Tuesday, August 9, 2011

Color Your Mail

By using the number keys (zero to five) in Thunderbird (my preferred mailreader) I can easily assign different colors to the mails in the inbox. I’ve made a little system of my own where one color means urgent, another “less important todos” and so on.

My mailbox is IMAP-based and through the magic of IMAP, the color codes even carries themselves between the different machines I use (and works within Apple’s Mail.app too).

It may not revolutionize your life, but it sure helps me just a little bit – each and every day

from Color code your mail « Netfactory

I used to use the IMAP tags to color-code my email in Thunderbird heavily, until we switched from good ol' IMAP to Exchange 2010. Even though this Exchange server has IMAP enabled (thank goodness!), Microsoft doesn't support IMAP tags, so my color-coded tags no longer show up in all of my Thunderbird clients.

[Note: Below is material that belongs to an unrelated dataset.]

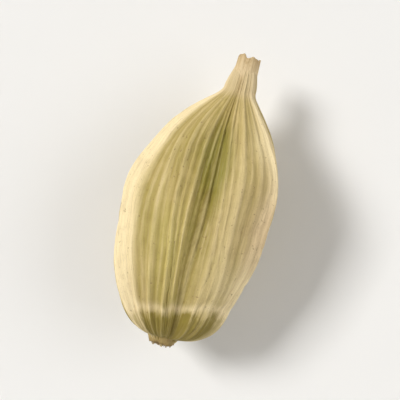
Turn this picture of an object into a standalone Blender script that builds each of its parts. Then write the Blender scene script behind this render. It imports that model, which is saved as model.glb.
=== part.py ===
"""A dried green cardamom pod, lying on its side.

Run it with: blender --background --python part.py

The pod is a capsule that grew as one piece: a three-sided, seed-filled body that is drawn out into a
cut stalk stub at one end and a short dry beak at the other. It is one closed solid, made from a UV
sphere whose rows and columns are moved by the formulas below. Metres, +Z up, +Y along the pod towards
its beak. The origin is at the bottom centre of its box.
"""

import math

import bmesh
import bpy
from mathutils import Matrix, Vector

# Lengths along the pod's axis.
BODY_LENGTH = 0.0141
BEAK_LENGTH = 0.0018
STALK_LENGTH = 0.0004

# Mean radii: the body's at its widest, and those of the drawn-out ends.
BODY_RADIUS = 0.00381
BEAK_ROOT_RADIUS = 0.00084
BEAK_TIP_RADIUS = 0.00052
STALK_ROOT_RADIUS = 0.00080
STALK_CUT_RADIUS = 0.00062

# How the body narrows towards each end: 0.5 is an ellipse's curve, and more is more pointed.
BEAK_END_POINT = 0.83
STALK_END_POINT = 0.37
# How softly the body runs into the beak and the stalk. Less is a longer fillet.
FILLET_POWER = 2.0
# The length over which the beak's tip and the stalk's cut end close.
TIP_ROUNDING = 0.00050
CUT_ROUNDING = 0.00030

# The section is a rounded triangle with one flat side up and one blunt corner down.
CORNERS = [math.radians(a) for a in (30.0, 150.0, 270.0)]
SIDES = [math.radians(a) for a in (84.0, 210.0, 330.0)]
THREE_SIDED = 0.080
# The pod twists a little from its stalk to its beak.
TWIST = math.radians(19.0)

# Each corner carries a raised seam, and the middle of each side is drawn in along a furrow.
SEAM_HEIGHT = 0.00020
SEAM_WIDTH = math.radians(7.0)
FURROW_DEPTHS = (0.00046, 0.00030, 0.00036)
FURROW_WIDTH = math.radians(13.0)

# Lengthwise ribs, one for each fourth column of the sphere. Some stand higher than others.
RIBS = 27
COLUMNS_PER_RIB = 4
ROWS = 44
RIB_HEIGHT = 0.000060
RIB_VARIETY = 0.45
RIB_WANDER = math.radians(1.9)
# Near the ends a rib stands out by this share of the radius.
RIB_SHARE = 0.022

# How far the seeds press out on the dried wall, or leave it sunken between them.
SEED_SWELL = 0.00012

# The corners, furrows and swells are at their full size where the mean radius is this or more.
FULL_RADIUS = 0.75 * BODY_RADIUS

# The pod's axis is bowed. From the bend's middle both ends turn off to the same side by this much, one a
# little up and the other a little down. Places and reaches are in half-lengths of the body.
BEND_MIDDLE = -0.65
BEAK_BEND = Vector((0.00090, 0.0, 0.00020))
BEAK_REACH = 1.80
STALK_BEND = Vector((0.00055, 0.0, -0.00010))
STALK_REACH = 0.85

# The lowest seam is worn flat where the pod rests, this far under the axis.
REST_DEPTH = 0.00400

POD_COLOUR = (0.50, 0.40, 0.16, 1.0)
POD_ROUGHNESS = 0.62

HALF_BODY = BODY_LENGTH / 2
BEAK_END = HALF_BODY + BEAK_LENGTH
STALK_END = -HALF_BODY - STALK_LENGTH


def clear_scene():
    for obj in list(bpy.data.objects):
        bpy.data.objects.remove(obj, do_unlink=True)


def husk_material():
    """The dry papery wall: straw with a green cast, and no shine."""
    material = bpy.data.materials.new("dry_green_husk")
    material.use_nodes = True
    shader = material.node_tree.nodes["Principled BSDF"]
    shader.inputs["Base Color"].default_value = POD_COLOUR
    shader.inputs["Roughness"].default_value = POD_ROUGHNESS
    shader.inputs["Metallic"].default_value = 0.0
    material.diffuse_color = POD_COLOUR
    return material


def smooth_step(x):
    x = min(1.0, max(0.0, x))
    return x * x * (3.0 - 2.0 * x)


def hump(angle, centre, width):
    """1 where angle is at centre, falling to nothing a few widths away, round the circle."""
    apart = math.remainder(angle - centre, math.tau)
    return math.exp(-((apart / width) ** 2))


def wave(angle, y, turns, along, phase):
    """A smooth ripple that repeats this many turns round the pod and drifts along it."""
    return math.sin(turns * angle + along * y / HALF_BODY + phase)


def body_radius(y):
    """The mean radius of the seed-filled body, blunter at the stalk than at the beak."""
    s = y / HALF_BODY
    if abs(s) >= 1.0:
        return 0.0
    point = (BEAK_END_POINT + STALK_END_POINT) / 2 + s * (BEAK_END_POINT - STALK_END_POINT) / 2
    return BODY_RADIUS * (1.0 - s * s) ** point


def end_radius(y):
    """The radius of the beak, or of the stalk stub, closed at its own end."""
    if y > 0.0:
        root, end, length, rounding = BEAK_ROOT_RADIUS, BEAK_TIP_RADIUS, BEAK_LENGTH, TIP_ROUNDING
        beyond_body, left = y - HALF_BODY, BEAK_END - y
    else:
        root, end, length, rounding = STALK_ROOT_RADIUS, STALK_CUT_RADIUS, STALK_LENGTH, CUT_ROUNDING
        beyond_body, left = -HALF_BODY - y, y - STALK_END
    closed_share = 1.0 - min(1.0, max(0.0, left / rounding))
    return (root + (end - root) * smooth_step(beyond_body / length)) * math.sqrt(1.0 - closed_share**3)


def mean_radius(y):
    """The body and its drawn-out ends, run together."""
    return (body_radius(y) ** FILLET_POWER + end_radius(y) ** FILLET_POWER) ** (1 / FILLET_POWER)


def rib_height(angle, y):
    """The wall's rise at a rib, or its fall between two."""
    strength = 1.0 + RIB_VARIETY * wave(angle, y, turns=4, along=1.9, phase=0.7)
    height = strength * min(RIB_HEIGHT, RIB_SHARE * mean_radius(y))
    return height * math.cos(RIBS * (angle - CORNERS[0]))


def seed_swell(angle, y):
    """Low lumps over the packed seeds, three rows of them, and no two alike."""
    rows = wave(angle, y, turns=1, along=9.5, phase=0.6) * wave(angle, y, turns=3, along=0.0, phase=2.5)
    return SEED_SWELL * (0.6 * rows + 0.4 * wave(angle, y, turns=-2, along=5.2, phase=0.8))


def rib_wander(angle, y):
    """How far a rib strays sideways, so that the ribs are unevenly spaced and not quite straight."""
    stray = wave(angle, y, turns=5, along=1.1, phase=1.3) + wave(angle, y, turns=8, along=-2.1, phase=0.4)
    return RIB_WANDER * (stray + 0.5 * wave(angle, y, turns=3, along=2.9, phase=0.0))


def wall_radius(angle, y):
    """The distance from the pod's axis to its wall."""
    full = smooth_step(mean_radius(y) / FULL_RADIUS)
    radius = mean_radius(y) * (1.0 + THREE_SIDED * full * math.cos(3.0 * (angle - CORNERS[0])))
    for corner in CORNERS:
        radius += full * SEAM_HEIGHT * hump(angle, corner, SEAM_WIDTH)
    for side, depth in zip(SIDES, FURROW_DEPTHS):
        radius -= full * depth * hump(angle, side, FURROW_WIDTH)
    return radius + full * seed_swell(angle, y) + rib_height(angle, y)


def axis_point(y):
    """The middle of the pod's section at y along it."""
    s = y / HALF_BODY - BEND_MIDDLE
    bend, reach = (BEAK_BEND, BEAK_REACH) if s > 0.0 else (STALK_BEND, STALK_REACH)
    return Vector((0.0, y, 0.0)) + bend * smooth_step(abs(s) / reach)


def wall_point(polar, angle):
    """Where the sphere's vertex goes that is at this polar angle from the beak, and this angle round."""
    middle = (BEAK_END + STALK_END) / 2
    y = middle + (BEAK_END - STALK_END) / 2 * math.cos(polar)
    turned = angle + TWIST * y / HALF_BODY + rib_wander(angle, y) * math.sin(polar)
    point = axis_point(y) + wall_radius(angle, y) * Vector((math.cos(turned), 0.0, math.sin(turned)))
    point.z = max(point.z, -REST_DEPTH)
    return point


def make_pod():
    """The pod's one solid: a UV sphere with its poles on the axis, each vertex moved out to the wall."""
    mesh = bpy.data.meshes.new("cardamom_pod")
    bm = bmesh.new()
    poles_along_y = Matrix.Rotation(math.radians(-90.0), 4, "X")
    bmesh.ops.create_uvsphere(
        bm, u_segments=RIBS * COLUMNS_PER_RIB, v_segments=ROWS, radius=1.0, matrix=poles_along_y
    )
    for vertex in bm.verts:
        x, y, z = vertex.co
        vertex.co = wall_point(math.acos(max(-1.0, min(1.0, y))), math.atan2(z, x))
    bmesh.ops.recalc_face_normals(bm, faces=bm.faces)
    low = Vector(min(v.co[i] for v in bm.verts) for i in range(3))
    high = Vector(max(v.co[i] for v in bm.verts) for i in range(3))
    bottom_centre = Vector(((low.x + high.x) / 2, (low.y + high.y) / 2, low.z))
    bmesh.ops.translate(bm, verts=bm.verts, vec=-bottom_centre)
    bm.to_mesh(mesh)
    bm.free()
    mesh.shade_smooth()
    mesh.materials.append(husk_material())
    return bpy.data.objects.new("cardamom_pod", mesh)


clear_scene()
pod_collection = bpy.data.collections.new("green cardamom pod")
bpy.context.scene.collection.children.link(pod_collection)
pod_collection.objects.link(make_pod())
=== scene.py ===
"""The looks of a dried green cardamom pod, lying on a pale floor under soft studio light."""

import math
import random

import bmesh
import bpy
import numpy as np
from mathutils import Matrix, Vector, noise


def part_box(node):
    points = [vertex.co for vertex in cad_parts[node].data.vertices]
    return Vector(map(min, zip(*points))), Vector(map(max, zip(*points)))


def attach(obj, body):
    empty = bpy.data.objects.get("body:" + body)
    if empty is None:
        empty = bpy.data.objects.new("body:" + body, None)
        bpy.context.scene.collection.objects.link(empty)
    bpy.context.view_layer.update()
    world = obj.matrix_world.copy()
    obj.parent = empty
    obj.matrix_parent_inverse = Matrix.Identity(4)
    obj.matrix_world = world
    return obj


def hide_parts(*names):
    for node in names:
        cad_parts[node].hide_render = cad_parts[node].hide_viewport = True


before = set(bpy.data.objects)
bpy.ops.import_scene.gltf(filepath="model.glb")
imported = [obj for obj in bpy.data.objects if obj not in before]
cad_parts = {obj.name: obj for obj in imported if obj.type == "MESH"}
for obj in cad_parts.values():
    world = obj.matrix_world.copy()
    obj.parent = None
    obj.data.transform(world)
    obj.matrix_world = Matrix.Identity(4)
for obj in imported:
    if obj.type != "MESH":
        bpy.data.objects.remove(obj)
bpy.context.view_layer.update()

# Camera
# The photographed pod has one of its sides square to the viewer, and here the pod lies with that side up.
# So the camera looks straight down on it, and is turned so that the pod leans to the right, beak up.
pod_low, pod_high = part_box("cardamom_pod")
pod_length = pod_high.y - pod_low.y
LEAN = math.radians(15.0)
FRAME_FILL = 0.74
LENS_MM = 100.0
SENSOR_MM = 36.0
CLIP_START = 0.001
view_height = pod_length / FRAME_FILL
camera_distance = view_height / 2 / (SENSOR_MM / 2 / LENS_MM)
camera_data = bpy.data.cameras.new("camera")
camera_data.lens = LENS_MM
camera_data.sensor_width = SENSOR_MM
camera_data.clip_start = CLIP_START
camera = bpy.data.objects.new("camera", camera_data)
camera.location = (0.0, 0.0, pod_high.z / 2 + camera_distance)
camera.rotation_euler = (0.0, 0.0, LEAN)
bpy.context.scene.collection.objects.link(camera)
bpy.context.scene.camera = camera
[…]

That takes some of the shine off of Thunderbird. Add in its memory usage, and I'm trying Apple's Mail.app yet again. I'm now accustomed to messages being colored per-client, but I still wanted to color my messages without creating complicated Rules in Mail.app. Luckily, I found an old post:

If you want to color code your messages in the Mail app just press Apple-Shift-C to bring up the color palette. Select any color and you’re done.

Awesome! I may be able to take the leap this time!